Il en résulte que la SCI Paris Saint-Louis, qui n'a pas levé l'option, est redevable de cette indemnité. Elle sera en conséquence condamnée, en deniers ou quittance dans la mesure où les parties ne disent pas clairement en quelles mains se trouve la somme de 10 000 € déjà versée par la SCI, à payer celle de 42 000 € à Mme [L]. Cette somme ne portera intérêts au taux légal qu'à compter du 23 août 2022, date de notification par le RPVA de cette demande incidente et il sera fait droit à la demande de capitalisation desdits intérêts, dans le respect des dispositions de l'article 1343-2 du code civil.
Sur les demandes annexes :
Parties succombantes, la SCI Paris Saint-Louis sera condamnée aux dépens, en application de l'article 696 du code de procédure civile.

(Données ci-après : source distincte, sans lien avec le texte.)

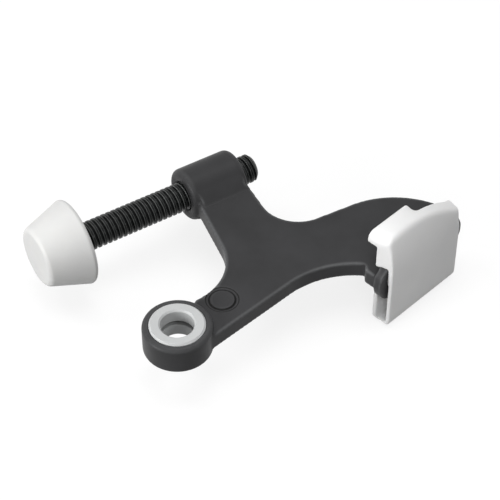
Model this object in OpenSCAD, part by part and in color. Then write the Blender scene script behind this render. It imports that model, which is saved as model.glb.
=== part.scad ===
// Hinge pin door stop. A cast arm turns on the hinge pin, a screwed bumper meets the wall side,
// and a clipped pad meets the door.
// The origin is the middle of the pin bore, +Z runs up the pin, and the bumper screw lies along X.

/* [Hinge pin eye] */
// Bore of the two bushes, for the hinge pin
pin_bore_d = 8; // [6:0.1:10]
// Height of the cast eye
eye_h = 7.6; // [7:0.1:12]
// Width of metal round the bush flange
eye_rim = 1.6; // [1:0.1:3]
// Chamfer round the eye's edges
eye_chamfer = 0.6; // [0.3:0.1:0.9]

/* [Bushes] */
// Wall of a bush's sleeve
bush_wall = 1.1; // [0.8:0.1:1.6]
// How far a bush's flange stands out from its sleeve
bush_lip = 1.5; // [1:0.1:2]
// Thickness of a bush's flange
bush_flange_t = 1.2; // [0.9:0.1:1.6]
// How far the flange stands proud of the eye
bush_proud = 0.4; // [0.3:0.1:0.8]
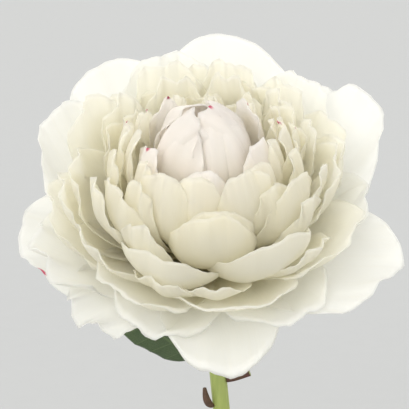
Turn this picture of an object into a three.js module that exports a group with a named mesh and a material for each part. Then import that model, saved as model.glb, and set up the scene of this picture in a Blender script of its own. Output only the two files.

L'équité commande, en outre, de la condamner à payer à Mme [L] la somme de 3 000 € au titre de ses frais non compris dans les dépens.
DISPOSITIF:
Le tribunal :
CONSTATE la caducité de la promesse unilatérale de vente du 17 septembre 2019;
CONDAMNE la SCI Paris Saint-Louis à payer, en deniers ou quittance, à Mme [V] [L] la somme de 42 000 € (quarante-deux mille euros), avec intérêts au taux légal à compter du 23 août 2022,
et ORDONNE leur capitalisation qui ne produira effet, le cas échéant, que lorsque ces intérêts auront été dus pour au moins une année entière ;
CONDAMNE la SCI Paris Saint-Louis aux dépens ;
la CONDAMNE à payer à Mme [V] [L] la somme de 3 000 € (trois mille euros) au titre des frais non compris dans les dépens ;
REJETTE toute autre demande, plus ample ou contraire.